The Threat of Ongoing Dysfunction

Executive Director Michael Franchini emphasizes that the uncertain future of infrastructure funding affects planning and programming efforts nationwide. This ongoing dysfunction has an impact at the local, state and federal levels, from the MTA capital plan to the federal-aid highway system. The lack of a reliable funding stream:

  • threatens to waste time, money and resources invested in medium- and long-range planning
  • provokes cut-throat competition between agencies for remaining funding
  • cuts a project’s operating budget to its core functions (meaning many key maintenance and state-of-good-repair projects go unfunded)

In CDTC’s case, limited reliable funding endangers the excellent regional reputation for bicycle and pedestrian projects that the agency helped build. Further, as Franchini and CDTC Senior Transportation Planner Sandy Misiewicz explained, the New Visions plan must be light on specific projects to receive funding, lest CDTC misguidedly inflate the public’s hopes for certain improvements it cannot execute.

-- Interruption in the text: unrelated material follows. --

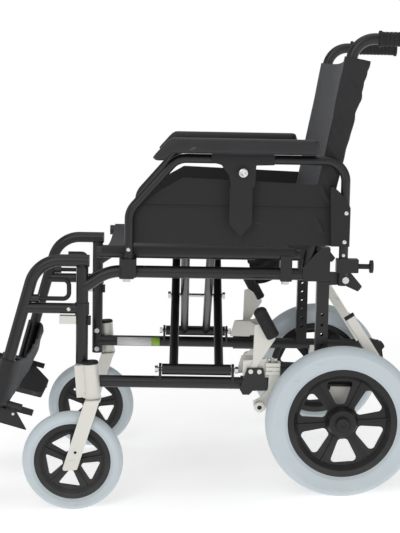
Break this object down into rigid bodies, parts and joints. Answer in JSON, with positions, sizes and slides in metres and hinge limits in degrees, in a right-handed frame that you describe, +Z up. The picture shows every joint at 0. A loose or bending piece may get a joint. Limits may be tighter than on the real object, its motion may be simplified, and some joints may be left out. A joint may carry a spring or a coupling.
{
  "type": "manual wheelchair",
  "caption": "Folding attendant-propelled wheelchair with swing-away legrests, flip-back armrests, swivel casters and push handles.",
  "frame": {"origin": "on the floor, midway between the side frames, under the middle of the overall box", "axes": "+X to the user's left, -Y forward, +Z up"},
  "size_m": [0.5786, 1.0136, 0.901],
  "materials": {
    "frame": "satin powder coat",
    "silver": "satin clear anodised",
    "bolts": "zinc plated",
    "black_plastic": "matte moulded",
    "plate_plastic": "matte moulded",
    "panel": "fine textured",
    "pad": "soft polyurethane",
    "grip": "ribbed rubber",
    "brake_grip": "semi-gloss",
    "rim": "matte moulded",
    "tyre": "solid grey polyurethane",
    "upholstery": "woven nylon"
  },
  "bodies": {
    "left_frame": {"left_side_frame": "frame", "left_back_cane": "frame", "left_push_grip": "grip", "left_caster_housing": "silver", "left_axle_bracket": "silver", "left_rear_strut": "silver", "left_sockets": "frame", "left_frame_caps": "black_plastic", "left_frame_bolts": "bolts", "left_brake_clamp": "frame", "left_brake_mount": "silver", "back_sling": "upholstery"},
    "left_caster": {"left_caster_fork": "silver"},
    "left_caster_wheel": {"left_caster_rim": "rim", "left_caster_tyre": "tyre"},
    "left_rear_wheel": {"left_rear_rim": "rim", "left_rear_tyre": "tyre"},
    "left_armrest": {"left_armrest_tube": "frame", "left_side_panel": "panel"},
    "left_pad": {"left_pad_post": "black_plastic", "left_arm_pad": "pad"},
    "left_plunger": {"left_plunger": "black_plastic"},
    "left_legrest": {"left_legrest_hanger": "frame", "calf_strap": "upholstery"},
    "left_release": {"left_release_lever": "frame"},
    "left_stem": {"left_foot_stem": "frame"},
    "left_footplate": {"left_footplate": "plate_plastic"},
    "left_brake_lever": {"left_brake_lever": "brake_grip"},
    "left_brake_shoe": {"left_brake_shoe": "silver"},
    "right_frame": {"right_side_frame": "frame", "right_back_cane": "frame", "right_push_grip": "grip", "right_caster_housing": "silver", "right_axle_bracket": "silver", "right_rear_strut": "silver", "right_sockets": "frame", "right_frame_caps": "black_plastic", "right_frame_bolts": "bolts", "right_brake_clamp": "frame", "right_brake_mount": "silver"},
    "right_caster": {"right_caster_fork": "silver"},
    "right_caster_wheel": {"right_caster_rim": "rim", "right_caster_tyre": "tyre"},
    "right_rear_wheel": {"right_rear_rim": "rim", "right_rear_tyre": "tyre"},
    "right_armrest": {"right_armrest_tube": "frame", "right_side_panel": "panel"},
    "right_pad": {"right_pad_post": "black_plastic", "right_arm_pad": "pad"},
    "right_plunger": {"right_plunger": "black_plastic"},
    "right_legrest": {"right_legrest_hanger": "frame"},
    "right_release": {"right_release_lever": "frame"},
    "right_stem": {"right_foot_stem": "frame"},
    "right_footplate": {"right_footplate": "plate_plastic"},
    "right_brake_lever": {"right_brake_lever": "brake_grip"},
    "right_brake_shoe": {"right_brake_shoe": "silver"},
    "brace_outer": {"brace_outer": "frame", "brace_bolt": "bolts", "seat_sling": "upholstery"},
    "brace_inner": {"brace_inner": "frame"}
  },
  "joints": [
    {"name": "fold", "type": "hinge", "parent": "left_frame", "child": "brace_outer", "pos_m": [0.215, 0.011, 0.26209], "axis": [0, 0.9966, -0.0819], "range_deg": [0, 45], "deforming": ["seat_sling", "back_sling", "calf_strap"]},
    {"name": "brace_cross", "type": "hinge", "parent": "brace_outer", "child": "brace_inner", "pos_m": [0, 0.02001, 0.37774], "axis": [0, -0.9966, 0.0819], "range_deg": [0, 90]},
    {"name": "brace_foot", "type": "hinge", "parent": "brace_inner", "child": "right_frame", "pos_m": [-0.215, 0.011, 0.26209], "axis": [0, 0.9966, -0.0819], "range_deg": [0, 45]},
    {"name": "left_caster_swivel", "type": "hinge", "parent": "left_frame", "child": "left_caster", "pos_m": [0.236, -0.19625, 0.222], "axis": [0, 0, 1], "continuous": true},
    {"name": "left_caster_spin", "type": "hinge", "parent": "left_caster", "child": "left_caster_wheel", "pos_m": [0.236, -0.24575, 0.1], "axis": [1, 0, 0], "continuous": true},
    {"name": "left_wheel_spin", "type": "hinge", "parent": "left_frame", "child": "left_rear_wheel", "pos_m": [0.262, 0.28825, 0.15], "axis": [1, 0, 0], "continuous": true},
    {"name": "left_armrest_flip", "type": "hinge", "parent": "left_frame", "child": "left_armrest", "pos_m": [0.24, 0.31103, 0.42706], "axis": [-1, 0, 0], "range_deg": [0, 100]},
    {"name": "left_pad_height", "type": "slide", "parent": "left_armrest", "child": "left_pad", "axis": [0, 0.0819, 0.9966], "range_m": [0, 0.06]},
    {"name": "left_plunger_pull", "type": "slide", "parent": "left_armrest", "child": "left_plunger", "axis": [0, 0.9966, -0.0819], "range_m": [0, 0.008], "stiffness_N_per_m": 400},
    {"name": "left_legrest_swing", "type": "hinge", "parent": "left_frame", "child": "left_legrest", "pos_m": [0.215, -0.1982, 0.49402], "axis": [0, 0.0819, 0.9966], "range_deg": [0, 90]},
    {"name": "left_release_press", "type": "hinge", "parent": "left_legrest", "child": "left_release", "pos_m": [0.215, -0.29235, 0.4255], "axis": [0, -0.9966, 0.0819], "range_deg": [0, 15], "stiffness_Nm_per_rad": 0.5},
    {"name": "left_stem_length", "type": "slide", "parent": "left_legrest", "child": "left_stem", "axis": [0, -0.3469, -0.9379], "range_m": [0, 0.05]},
    {"name": "left_footplate_flip", "type": "hinge", "parent": "left_stem", "child": "left_footplate", "pos_m": [0.1985, -0.39028, 0.22184], "axis": [0, 0.9379, -0.3469], "range_deg": [0, 90]},
    {"name": "left_brake_push", "type": "hinge", "parent": "left_frame", "child": "left_brake_lever", "pos_m": [0.2316, 0.11739, 0.25636], "axis": [1, 0, 0], "range_deg": [0, 35]},
    {"name": "left_brake_press", "type": "hinge", "parent": "left_frame", "child": "left_brake_shoe", "pos_m": [0.2316, 0.16456, 0.25649], "axis": [1, 0, 0], "range_deg": [0, 1.4]},
    {"name": "right_caster_swivel", "type": "hinge", "parent": "right_frame", "child": "right_caster", "pos_m": [-0.236, -0.19625, 0.222], "axis": [0, 0, 1], "continuous": true},
    {"name": "right_caster_spin", "type": "hinge", "parent": "right_caster", "child": "right_caster_wheel", "pos_m": [-0.236, -0.24575, 0.1], "axis": [1, 0, 0], "continuous": true},
    {"name": "right_wheel_spin", "type": "hinge", "parent": "right_frame", "child": "right_rear_wheel", "pos_m": [-0.262, 0.28825, 0.15], "axis": [1, 0, 0], "continuous": true},
    {"name": "right_armrest_flip", "type": "hinge", "parent": "right_frame", "child": "right_armrest", "pos_m": [-0.24, 0.31103, 0.42706], "axis": [-1, 0, 0], "range_deg": [0, 100]},
    {"name": "right_pad_height", "type": "slide", "parent": "right_armrest", "child": "right_pad", "axis": [0, 0.0819, 0.9966], "range_m": [0, 0.06]},
    {"name": "right_plunger_pull", "type": "slide", "parent": "right_armrest", "child": "right_plunger", "axis": [0, 0.9966, -0.0819], "range_m": [0, 0.008], "stiffness_N_per_m": 400},
    {"name": "right_legrest_swing", "type": "hinge", "parent": "right_frame", "child": "right_legrest", "pos_m": [-0.215, -0.1982, 0.49402], "axis": [0, -0.0819, -0.9966], "range_deg": [0, 90]},
    {"name": "right_release_press", "type": "hinge", "parent": "right_legrest", "child": "right_release", "pos_m": [-0.215, -0.29235, 0.4255], "axis": [0, 0.9966, -0.0819], "range_deg": [0, 15], "stiffness_Nm_per_rad": 0.5},
    {"name": "right_stem_length", "type": "slide", "parent": "right_legrest", "child": "right_stem", "axis": [0, -0.3469, -0.9379], "range_m": [0, 0.05]},
    {"name": "right_footplate_flip", "type": "hinge", "parent": "right_stem", "child": "right_footplate", "pos_m": [-0.1985, -0.39028, 0.22184], "axis": [0, -0.9379, 0.3469], "range_deg": [0, 90]},
    {"name": "right_brake_push", "type": "hinge", "parent": "right_frame", "child": "right_brake_lever", "pos_m": [-0.2316, 0.11739, 0.25636], "axis": [1, 0, 0], "range_deg": [0, 35]},
    {"name": "right_brake_press", "type": "hinge", "parent": "right_frame", "child": "right_brake_shoe", "pos_m": [-0.2316, 0.16456, 0.25649], "axis": [1, 0, 0], "range_deg": [0, 1.4]}
  ],
  "couplings": [
    {"joint": "brace_cross", "follows": "fold", "ratio": 2},
    {"joint": "brace_foot", "follows": "fold", "ratio": 1},
    {"joint": "left_footplate_flip", "follows": "fold", "ratio": 2},
    {"joint": "left_brake_press", "follows": "left_brake_push", "ratio": 0.04},
    {"joint": "right_footplate_flip", "follows": "fold", "ratio": 2},
    {"joint": "right_brake_press", "follows": "right_brake_push", "ratio": 0.04}
  ]
}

Planning in a Fragmented Region

CDTC is unique among New York State MPOs since it serves a region with four discrete urban centers. While Albany is the largest of the Capital Region’s four major cities, Schenectady, Troy and Saratoga Springs each bring distinct economic and social identities to the region. Meanwhile, regional government is fragmented by four counties, innumerable municipalities and other government units.

That level of fragmentation hinders potential regional thinking on planning issues. When asked about the possibility of regional cooperation for local transportation funding—along the lines of a dedicated sales tax levy, like Denver’s FasTracks or Los Angeles’s Measure R—Franchini sighed and said, “Albany’s not ready for that kind of thinking yet.” While the Cuomo administration emphasizes government consolidation, the reform initiative has gained little ground. In the Capital Region, CDTC seems assured that even a region-wide sales tax—a tactic that would require no additional bureaucracy—would be seen a threat to the status quo of maximal municipal control over funding and tax revenue sources.

But the Capital District functions as one coherent urban system. The above maps, taken from New Visions, show how the urbanized areas of the four counties merged together over the last 15 years, extending from south of Albany to 20 miles north of Saratoga Springs in Glen Falls (which, despite its close ties to the Capital District, has its own MPO because of county boundaries).

CDTC has been working to promote regional cooperation. Alongside the Capital District Transportation Authority and nearby municipalities, the agency helped create and strengthen the BusPlus system—a limited-stop service that will soon link Albany, Troy and Schenectady. CDTC also works with municipalities and other stakeholders to understand shared interests on local plans through its linkage program.

Progress is slow, and parochial attitudes seem to largely reign. But change cannot be imposed from above, so if the Capital Region is to remain competitive moving forward, its civic leaders will have to build a regional consensus to substitute for higher government leadership.